*WRITTEN INSTRUCTION*: Could you output each line of the data that follows exactly?
/---
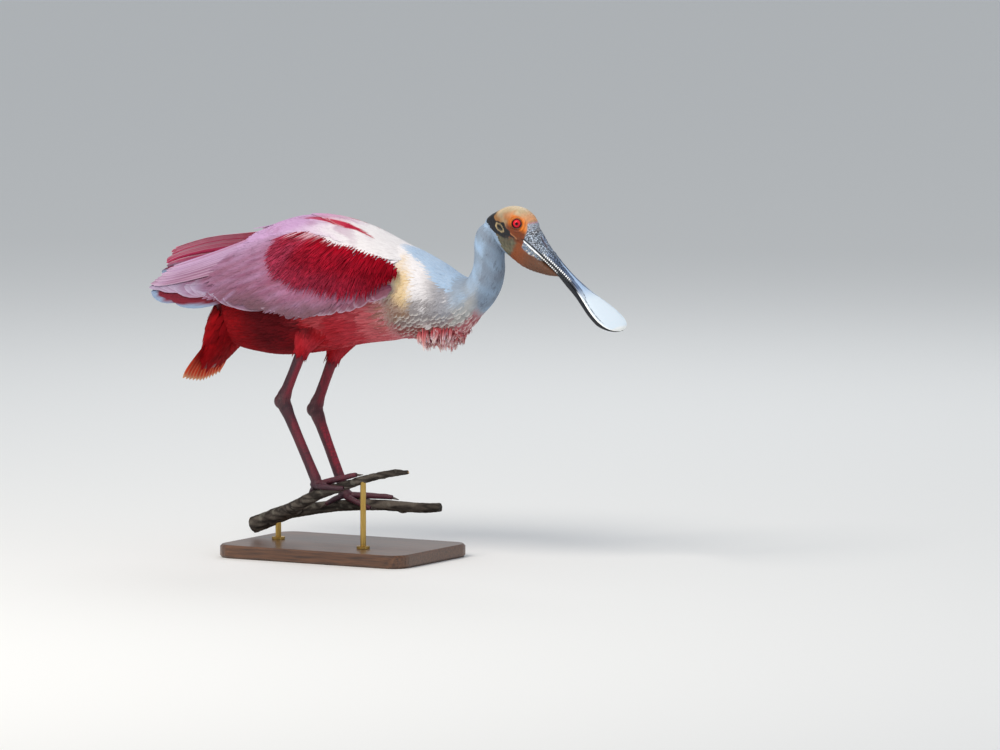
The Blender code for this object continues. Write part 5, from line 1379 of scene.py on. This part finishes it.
def breastTuft():
    # long loose feathers hang in locks from the lower breast
    locks, perLock = 190, 9
    lockU = draw.uniform(7.45, 9.05, locks)
    lockV = 270 + draw.uniform(-1, 1, locks) * np.interp(lockU, [7.5, 8.0, 8.6, 9.0], [44, 56, 54, 36])
    which = np.repeat(np.arange(locks), perLock)
    count = len(which)
    u = lockU[which] + draw.normal(0, 0.05, count)
    v = lockV[which] + draw.normal(0, 2.5, count)
    place, normal, _, _ = bodySurface.frame(u, v)
    top, topNormal, _, _ = bodySurface.frame(lockU, lockV)
    hem = np.interp(lockU, [7.4, 7.6, 7.9, 8.1, 8.25, 8.45, 8.7, 8.9, 9.1], [280, 264, 256, 265, 257, 255, 262, 274, 286])
    drop = np.minimum((top[:, 2] - hem * mm) * draw.uniform(0.5, 1.0, locks), draw.uniform(0.006, 0.028, locks))
    lean = np.stack([np.interp(lockU, [7.5, 8.3, 9.4], [0.3, 0.0, -0.2]), 0.05 * topNormal[:, 1], -np.ones(locks)], -1)
    ends = top + topNormal * 0.0012 + (lean + draw.normal(0, 0.1, (locks, 3))) * drop[:, None]
    tip = ends[which] + draw.normal(0, 0.0007, (count, 3)) + (place - top[which]) * 0.35
    tip[:, 2] += 0.35 * drop[which] * draw.uniform(0, 1, count) ** 2
    shares = np.array([row[0] for row in outlines["tuft"]])
    start = place - normal * 0.0008
    line = start[:, None] + (tip - start)[:, None] * shares[:, None]
    line = line + normal[:, None] * (0.0018 * np.sin(np.pi * shares))[:, None]
    lie = (tip - start) / np.maximum(np.linalg.norm(tip - start, axis=-1, keepdims=True), 1e-9)
    flat = np.cross(lie, normal + draw.normal(0, 0.35, (count, 3)))
    flat /= np.maximum(np.linalg.norm(flat, axis=-1, keepdims=True), 1e-9)
    out = np.cross(flat, lie)
    spot = np.stack([(v / 360) % 1, u / 17.2], -1)
    tuft = blades(line, np.broadcast_to(out[:, None], line.shape), np.broadcast_to(-flat[:, None], line.shape),
                  0.00085 * draw.uniform(0.7, 1.2, count), "tuft", "tuft", 0.0002, lambda s, k: 0 * s * k, 0.0006, spot)
    c = plumage
    own = bodyTint(tuft["root"])[:, None, None]
    rosy = mixed(c["rose"], c["roseLight"], tuft["chance"])
    rosy = mixed(own + 0 * rosy, rosy, smoothStep(-0.2, 0.4, tuft["s"]))
    pale = mixed(c["palePink"], c["cream"], tuft["chance"])
    tuft["tint"] = mixed(rosy, pale, smoothStep(0.4, 0.95, tuft["s"]) * (0.4 + 0.6 * (tuft["chance"] < 0.7)))
    featherPiece("breast_tuft", [tuft], softDown)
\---
*WORKED SOLUTION*:
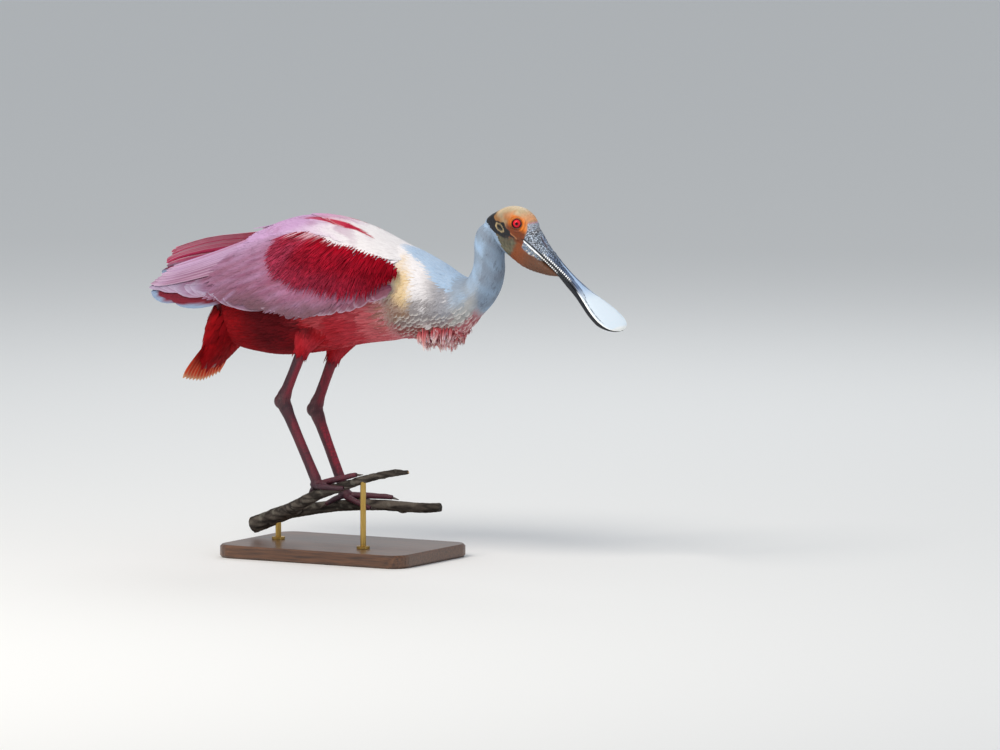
The Blender code for this object continues. Write part 5, from line 1379 of scene.py on. This part finishes it.
def breastTuft():
    # long loose feathers hang in locks from the lower breast
    locks, perLock = 190, 9
    lockU = draw.uniform(7.45, 9.05, locks)
    lockV = 270 + draw.uniform(-1, 1, locks) * np.interp(lockU, [7.5, 8.0, 8.6, 9.0], [44, 56, 54, 36])
    which = np.repeat(np.arange(locks), perLock)
    count = len(which)
    u = lockU[which] + draw.normal(0, 0.05, count)
    v = lockV[which] + draw.normal(0, 2.5, count)
    place, normal, _, _ = bodySurface.frame(u, v)
    top, topNormal, _, _ = bodySurface.frame(lockU, lockV)
    hem = np.interp(lockU, [7.4, 7.6, 7.9, 8.1, 8.25, 8.45, 8.7, 8.9, 9.1], [280, 264, 256, 265, 257, 255, 262, 274, 286])
    drop = np.minimum((top[:, 2] - hem * mm) * draw.uniform(0.5, 1.0, locks), draw.uniform(0.006, 0.028, locks))
    lean = np.stack([np.interp(lockU, [7.5, 8.3, 9.4], [0.3, 0.0, -0.2]), 0.05 * topNormal[:, 1], -np.ones(locks)], -1)
    ends = top + topNormal * 0.0012 + (lean + draw.normal(0, 0.1, (locks, 3))) * drop[:, None]
    tip = ends[which] + draw.normal(0, 0.0007, (count, 3)) + (place - top[which]) * 0.35
    tip[:, 2] += 0.35 * drop[which] * draw.uniform(0, 1, count) ** 2
    shares = np.array([row[0] for row in outlines["tuft"]])
    start = place - normal * 0.0008
    line = start[:, None] + (tip - start)[:, None] * shares[:, None]
    line = line + normal[:, None] * (0.0018 * np.sin(np.pi * shares))[:, None]
    lie = (tip - start) / np.maximum(np.linalg.norm(tip - start, axis=-1, keepdims=True), 1e-9)
    flat = np.cross(lie, normal + draw.normal(0, 0.35, (count, 3)))
    flat /= np.maximum(np.linalg.norm(flat, axis=-1, keepdims=True), 1e-9)
    out = np.cross(flat, lie)
    spot = np.stack([(v / 360) % 1, u / 17.2], -1)
    tuft = blades(line, np.broadcast_to(out[:, None], line.shape), np.broadcast_to(-flat[:, None], line.shape),
                  0.00085 * draw.uniform(0.7, 1.2, count), "tuft", "tuft", 0.0002, lambda s, k: 0 * s * k, 0.0006, spot)
    c = plumage
    own = bodyTint(tuft["root"])[:, None, None]
    rosy = mixed(c["rose"], c["roseLight"], tuft["chance"])
    rosy = mixed(own + 0 * rosy, rosy, smoothStep(-0.2, 0.4, tuft["s"]))
    pale = mixed(c["palePink"], c["cream"], tuft["chance"])
    tuft["tint"] = mixed(rosy, pale, smoothStep(0.4, 0.95, tuft["s"]) * (0.4 + 0.6 * (tuft["chance"] < 0.7)))
    featherPiece("breast_tuft", [tuft], softDown)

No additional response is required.